If it's possible to reproduce the error from the first post (path1 and path2 are out of sync) and upload a log, I'd still be interested in tracking that one down, as that is unexpected. (Although upon rereading your post I see you mentioned compiling a custom version that changed things -- was that error from your custom version, or the official release?)

Thanks for the repro steps! I haven't used Obsidian before, but honestly it looks pretty cool, so maybe this is a good opportunity to try it out, and see if I can break bisync in the process :slightly_smiling_face:

This conversation got me thinking... I wonder if bisync could/should have a built-in option to use a filesystem snapshot when local is the source, and ignore it in the opposite direction when it's the dest. I'd need to think through the implications of that some more... but if that were possible, would it be of interest?

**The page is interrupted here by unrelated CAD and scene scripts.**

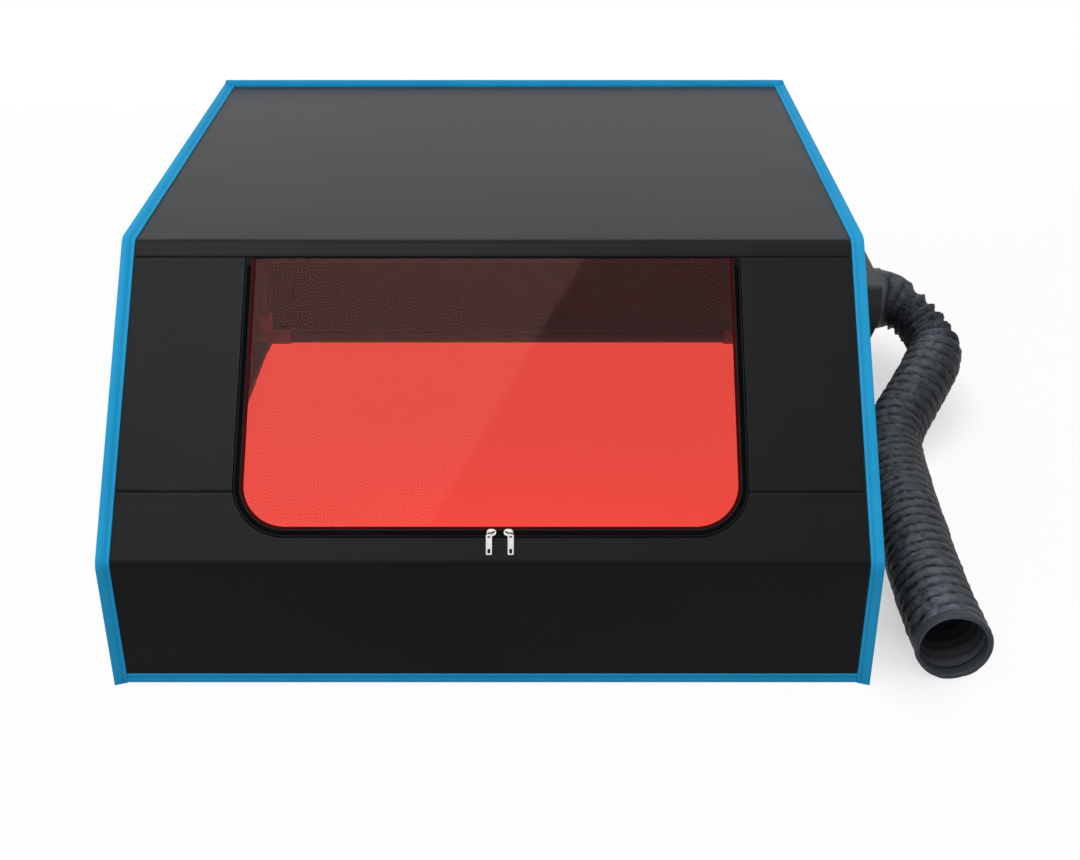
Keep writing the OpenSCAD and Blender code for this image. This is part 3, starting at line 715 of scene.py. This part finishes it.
roofCloth = wideCloth("roofCloth", highSeamAt, rearSeamAt, "roof_panel", sag=0.0012, seed=2.0)
frontCloth = wideCloth("frontCloth", 0.0, lowSeamAt, "front_apron", seed=3.0)
cutWindow(frontCloth)
stileCloths = []
for side, name in ((-1, "left"), (1, "right")):
    low, high = sorted((side * (windowHalf - stileLap), side * innerHalf))
    look = dict(clothLook, seed=5.0 + side)
    stile = clothPanel(name + "StileCloth", low, high, lowSeamAt, highSeamAt, look, name + "_stile")
    cutWindow(stile)
    stileCloths.append(stile)
backCloth = wideCloth("backCloth", rearSeamAt, backAt, "rear_panel", sag=0.0008, seed=8.0)


# a round hole in the right side
def cutRound(piece, y, z, radius):
    deselectAll()
    bpy.ops.mesh.primitive_cylinder_add(
        vertices=96, radius=radius, depth=2 * cutDepth, location=(halfWidth, y, z), rotation=(0, math.pi / 2, 0)
    )
    cutAway(piece, bpy.context.object)


# the cable outlet in the back, and the duct and its four screws in the right side
portSet = {"width": 0.110, "low": 0.024, "high": 0.060}
ductSet = {"y": 0.598, "z": 0.108, "radius": 0.0552, "screws": 0.0525, "screw": 0.00215}

deselectAll()
bpy.ops.mesh.primitive_cube_add(
    size=1,
    location=(0, bodyDeep, (portSet["low"] + portSet["high"]) / 2),
    scale=(portSet["width"], cutDepth, portSet["high"] - portSet["low"]),
)
cutAway(backCloth, bpy.context.object)


# height of the side at a distance from the front
def sideTop(y):
    if y <= kneeCentre.y - bend * math.sin(slopeTurn) + 1e-9:
        return kneeCentre.z + math.sqrt(max(0.0, bend ** 2 - (bend - y) ** 2))
    if y < roofCentre.y - bend * math.sin(slopeTurn):
        return kneeHigh + y * math.tan(slopeTurn)
    if y < roofCentre.y:
        return roofCentre.z + math.sqrt(bend ** 2 - (roofCentre.y - y) ** 2)
    if y <= rearCentre.y:
        return bodyHigh
    return rearCentre.z + math.sqrt(max(0.0, rearBend ** 2 - (y - rearCentre.y) ** 2))


def sideName(side):
    return "right" if side > 0 else "left"


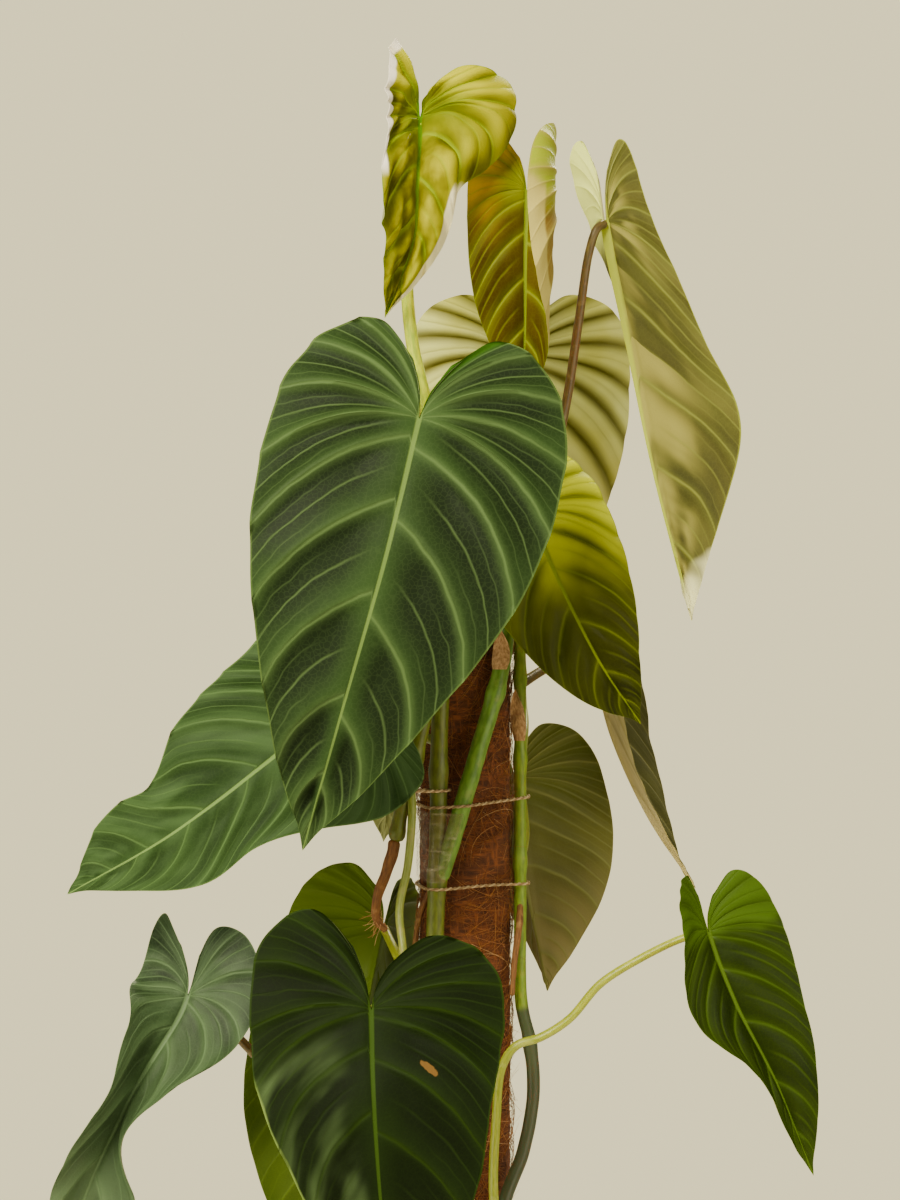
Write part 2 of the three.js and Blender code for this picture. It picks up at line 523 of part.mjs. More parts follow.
/** A plain clay pot with a thickened rim and three drain holes. */
function pot() {
  const shoulder = POT_HEIGHT - RIM_BAND;
  const outside = (z) => potInside(z) + POT_WALL;
  const profile = [
    [0, 0], [BASE_RADIUS - 2, 0], [BASE_RADIUS, 2], [outside(shoulder), shoulder],
    [RIM_RADIUS - 2, shoulder + 2], [RIM_RADIUS, shoulder + 5], [RIM_RADIUS, POT_HEIGHT - 3],
    [RIM_RADIUS - 3, POT_HEIGHT], [potInside(POT_HEIGHT) + 2, POT_HEIGHT], [potInside(POT_HEIGHT - 3), POT_HEIGHT - 3],
    [potInside(POT_FLOOR + 4), POT_FLOOR + 4], [potInside(POT_FLOOR) - 4, POT_FLOOR], [0, POT_FLOOR],
  ];
  const drain = turned([[0, -5], [DRAIN_RADIUS, -5], [DRAIN_RADIUS, POT_FLOOR + 8], [0, POT_FLOOR + 8]], 16);
  return [90, 210, 330].reduce((body, degrees) => body.subtract(drain.translate(
    [DRAIN_CIRCLE * Math.cos(degrees * RAD), DRAIN_CIRCLE * Math.sin(degrees * RAD), 0])), turned(profile));
}

/** The soil, with the places of the pole, the stems and the root that go down into it. */
function soil() {
  const side = (z) => potInside(z) - GAP - 0.2;
  const body = turned([
    [0, POT_FLOOR + GAP], [side(POT_FLOOR) - 4.5, POT_FLOOR + GAP], [side(POT_FLOOR + 4.5), POT_FLOOR + 4.5],
    [side(SOIL_TOP - 5), SOIL_TOP - 5], [side(SOIL_TOP) - 8, SOIL_TOP - 2], [50, SOIL_TOP], [0, SOIL_TOP + 1],
  ]);
  const cuts = [
    turned([[0, CORE_BOTTOM - GAP], [CORE_RADIUS + GAP, CORE_BOTTOM - GAP], [CORE_RADIUS + GAP, SLEEVE_BOTTOM - GAP],
      [POLE_RADIUS + GAP, SLEEVE_BOTTOM - GAP], [POLE_RADIUS + GAP, SLEEVE_TOP], [0, SLEEVE_TOP]], 32),
    ...[STEMS.stem_left, STEMS.stem_right, ROOTS.root_soil].map(({ line, radius }) => tube(
      [[line[0][0], line[0][1], line[0][2] - 1], ...line.slice(1)], radius, { grow: GAP })),
    tube([[...ROOTS.root_soil.line[2]], [-46, -39, 139]], ROOTS.root_soil.radius, { grow: GAP }),
  ];
  return cuts.reduce((rest, cut) => rest.subtract(cut), body);
}

/** The coir sleeve: a thick fibrous tube on the stake. */
function sleeve() {
  const inner = CORE_RADIUS + GAP;
  return turned([
    [inner, SLEEVE_BOTTOM], [POLE_RADIUS, SLEEVE_BOTTOM], [POLE_RADIUS, SLEEVE_TOP - 4],
    [POLE_RADIUS - 4, SLEEVE_TOP], [inner, SLEEVE_TOP],
  ], 32);
}

/** The wooden stake that stands in the soil and carries the sleeve. */
function core() {
  return turned([
    [0, CORE_BOTTOM], [3, CORE_BOTTOM], [CORE_RADIUS, CORE_BOTTOM + 14], [CORE_RADIUS, CORE_TOP - 1],
    [CORE_RADIUS - 1, CORE_TOP], [0, CORE_TOP],
  ], 24);
}

// ---------------------------------------------------------------- the plant
const philodendron = new THREE.Group();

/** Add one named piece. */
function add(name, body, color, roughness = 0.7) {
  const mesh = new THREE.Mesh(geometryOf(body), new THREE.MeshStandardMaterial({ color, roughness, metalness: 0 }));
  mesh.name = name;
  philodendron.add(mesh);
}

add('pot', pot(), 0xa8623f, 0.85);
add('soil', soil(), 0x3b2c20, 0.95);
add('pole_core', core(), 0x8f7350, 0.8);
add('coir_sleeve', sleeve(), 0x7a4222, 0.95);
const STEM_COLOURS = { stem_left: 0x5d6b2c, stem_middle: 0x66802c, stem_right: 0x6b7a35, side_shoot: 0x5a6a2e };
for (const [name, stem] of Object.entries(STEMS)) {
  const body = tube(stem.line, stem.radius);
  const joined = name === 'stem_middle' || name === 'side_shoot' ? branch({ stem: 'stem_left', ...stem }) : body;
  add(name, joined, STEM_COLOURS[name], 0.55);
}
for (const [name, leaf] of Object.entries(LEAVES)) add(name, blade(leaf), leaf.colour, 0.5);
for (const [name, stalk] of Object.entries(STALKS)) add(name, branch(stalk, { sides: 6, step: 12 }), 0x6f7f34, 0.5);
for (const [name, root] of Object.entries(ROOTS)) add(name, branch(root, { sides: 6, step: 8 }), 0x8a4f24, 0.8);
for (const [name, knot] of Object.entries(TIES)) add(name, tie(knot), 0xb39468, 0.9);
add('film_wrap', film(452, 486), 0xd8d4c4, 0.2);
add('sheath_stem', sheath('stem_right', 520, 26, 250, 130), 0x9a7a52, 0.9);
add('sheath_top', sheath('stem_middle', 556, 20, 250, 120), 0xb08a5c, 0.9);

export default philodendron;
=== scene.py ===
# %% [markdown]
# # A climbing philodendron on a coir pole
# The plant is a set of thin curved sheets (leaves), tapering tubes (stems, stalks and roots) and a fibrous pole,
# in a clay pot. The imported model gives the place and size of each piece. Everything here is made in metres, at
# rest, with +Z up, and the pot's underside is at the origin.

# %% Load the frame
import math

import bpy
import numpy as np
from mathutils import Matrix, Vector


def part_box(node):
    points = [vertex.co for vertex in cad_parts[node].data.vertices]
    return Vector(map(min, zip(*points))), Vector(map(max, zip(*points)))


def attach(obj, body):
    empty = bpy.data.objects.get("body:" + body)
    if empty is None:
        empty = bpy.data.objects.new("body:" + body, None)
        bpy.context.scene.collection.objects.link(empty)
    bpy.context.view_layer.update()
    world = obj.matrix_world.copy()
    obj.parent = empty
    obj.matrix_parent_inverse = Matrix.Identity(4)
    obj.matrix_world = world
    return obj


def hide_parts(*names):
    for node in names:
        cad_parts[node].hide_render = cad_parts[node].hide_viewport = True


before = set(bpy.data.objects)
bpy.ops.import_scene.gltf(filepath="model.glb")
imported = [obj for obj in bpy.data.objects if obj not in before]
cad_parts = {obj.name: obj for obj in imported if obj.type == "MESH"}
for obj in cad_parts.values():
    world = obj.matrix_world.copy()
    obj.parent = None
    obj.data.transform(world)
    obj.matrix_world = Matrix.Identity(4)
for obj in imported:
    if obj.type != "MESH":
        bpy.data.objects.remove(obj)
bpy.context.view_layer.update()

MM = 0.001
WELD = 2e-6  # points nearer than this are one point, in metres

# %% [markdown]
# ## Camera
# The plant was looked at level, from about a metre and a half, at the height of the middle of its leaves. A long
# lens keeps the near leaves from growing. The camera comes first, so that every later step can be looked at.

# %% Camera
camera = bpy.data.objects.new("camera", bpy.data.cameras.new("camera"))
camera.data.lens, camera.data.sensor_width = 85, 36
camera.location = (-7.5 * MM, -1417 * MM, 590 * MM)
camera.rotation_euler = (math.pi / 2, 0, 0)
bpy.context.collection.objects.link(camera)
bpy.context.scene.camera = camera

# %% [markdown]
# ## From arrays to a mesh
# Every new piece is worked out as whole numpy arrays: points, triangles, a pair of surface coordinates for each
# point, and named values for each point. One helper welds points that fall together (a pole, a seam, the place
# where all the veins of a leaf meet), drops triangles that lose their area, and hands the rest to Blender.

# %% Mesh helper
def make_piece(name, points, triangles, uv=None, values=None, materials=(), sharp=50, weld=True,
               material_of=None, replaces=()):
    """A mesh object from arrays. uv has one row a point and is stored at the corners, so that a welded seam
    keeps both of its values. values maps a name to one number or three numbers a point."""
    points, triangles = np.asarray(points, float).reshape(-1, 3), np.asarray(triangles, int).reshape(-1, 3)
    first, welded = np.arange(len(points)), np.arange(len(points))
    if weld:
        _, first, welded = np.unique(np.round(points / WELD).astype(np.int64), axis=0, return_index=True,
                                     return_inverse=True)
    corners = welded.reshape(-1)[triangles]
    keep = (corners != np.roll(corners, 1, axis=1)).all(1)
    corners, source = corners[keep], triangles[keep]
    mesh = bpy.data.meshes.new(name)
    mesh.vertices.add(len(first))
    mesh.vertices.foreach_set("co", points[first].astype(np.float32).ravel())
    mesh.loops.add(corners.size)
    mesh.loops.foreach_set("vertex_index", corners.astype(np.int32).ravel())
    mesh.polygons.add(len(corners))
    mesh.polygons.foreach_set("loop_start", np.arange(0, corners.size, 3, dtype=np.int32))
    mesh.update(calc_edges=True)
    if uv is not None:
        layer = mesh.uv_layers.new(name="surface")
        layer.data.foreach_set("uv", np.asarray(uv, np.float32).reshape(-1, 2)[source].ravel())
    for key, value in (values or {}).items():
        value = np.asarray(value, np.float32)[first]
        kind, field = ("FLOAT", "value") if value.ndim == 1 else ("FLOAT_VECTOR", "vector")
        mesh.attributes.new(key, kind, "POINT").data.foreach_set(field, value.ravel())
    mesh.polygons.foreach_set("use_smooth", np.ones(len(corners), bool))
    mesh.set_sharp_from_angle(angle=math.radians(sharp))
    for material in materials:
        mesh.materials.append(material)
    if material_of is not None:
        mesh.polygons.foreach_set("material_index", np.asarray(material_of, np.int32)[keep])
    piece = bpy.data.objects.new(name, mesh)
    bpy.context.collection.objects.link(piece)
    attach(piece, "root")
    if replaces:
        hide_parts(*replaces)
    return piece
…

my backup script always creates a snapshot and uses that as the source for rclone, rsync, restic, 7zip, etc.

check out my wiki, can create a snapshot in just four lines of code.
https://github.com/rclone/rclone/wiki/How-to-enable-VSS-for-rclone

1 Like

Thanks a lot! I was expecting this behavior to affect sync as well, but somehow I had not come across this flag, I'll read the docs and see if it fits my use case.

I'll look, but since it also happens with other applications (e.g. Moneydance), maybe I'll look into that flag you shared, or some other options.

I suspect that it'll happen without --resilient, since maybe when I got that log I wasn't using that flag. It wasn't from my custom version though, my logs were a bit more chaotic than this message :sweat_smile:.

It may be interesting, but I wonder how it's going to work in practice. For example rclone runs when the OS starts, and then every 10 minutes. When the OS starts I may have some data to sync from Google Drive to local, so in this run it shouldn't ignore dest. However in the next runs, it may ignore it safely as I'm not really syncing anything from Google Drive.

Anyhow if you end up pushing something in this direction, let me know and I may give it a try :smile:.